Maximum area triangle

Let the center of the three circles be $O$ and the radius $AO=a=385$ , $BO=b=119$ , and $CO=c=65$ , and the central angle opposite the respective radii be $\alpha$ , $\beta$ , and $\gamma$ . Then the area of $\triangle ABC$ is given by:

$\begin{aligned} A & = \frac 12 ab \sin \gamma + \frac 12 bc \sin \alpha + \frac 12 ca \sin \beta & \small \blue{\text{Since } \gamma = 2\pi - \alpha - \beta} \\ 2A & = -ab\sin (\alpha + \beta) + bc \sin \alpha + ca \sin \beta \end{aligned}$

$A$ is maximum when $\dfrac {\partial A}{\partial \alpha} = 0$ and $\dfrac {\partial A}{\partial \beta} = 0$ . $\begin{cases} 2 \dfrac {\partial A}{\partial \alpha} = -ab\cos (\alpha + \beta) + bc \cos \alpha \\ 2 \dfrac {\partial A}{\partial \beta} = -ab\cos (\alpha + \beta) + ca \cos \beta \end{cases}$ .

Equating to zero, we have $bc \cos \alpha = ca \cos \beta = ab \cos (\alpha + \beta) = ab \cos \gamma$ $\implies \dfrac {\cos \alpha}a = \dfrac {\cos \beta}b = \dfrac {\cos \gamma}c$ .

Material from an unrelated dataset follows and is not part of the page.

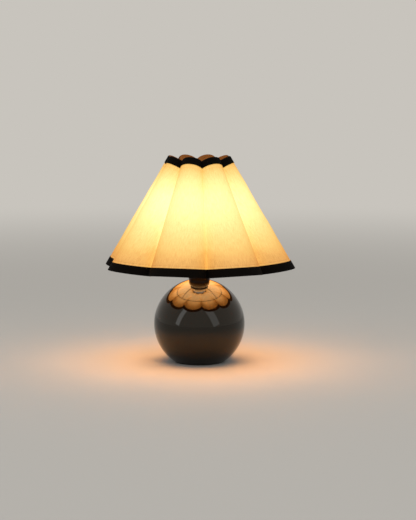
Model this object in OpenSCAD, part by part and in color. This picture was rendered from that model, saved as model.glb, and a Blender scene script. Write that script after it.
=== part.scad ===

From $c \cos \alpha = a\cos (\alpha + \beta)$ , we have $2bc \cos^3 \alpha - (a^2+b^2+c^2) \cos \alpha + a^2 = 0$ . Solving the equation, we have

$\begin{cases} \cos \alpha = - \dfrac {77}{85} & \implies \sin \alpha = \dfrac {36}{85} \\ \cos \beta = - \dfrac 7{25} & \implies \sin \beta = \dfrac {24}{25} \\ \cos \gamma = - \dfrac {13}{85} & \implies \sin \gamma = \dfrac {84}{85} \end{cases}$

And the maximum area of $\triangle ABC$ , $A_{\max} = \dfrac 12 \left(119 \times 65 \times \dfrac {36}{85} + 65 \times 385 \times \dfrac {24}{25} + 385 \times 119 \times \dfrac {84}{85} \right) = \boxed{36288}$ .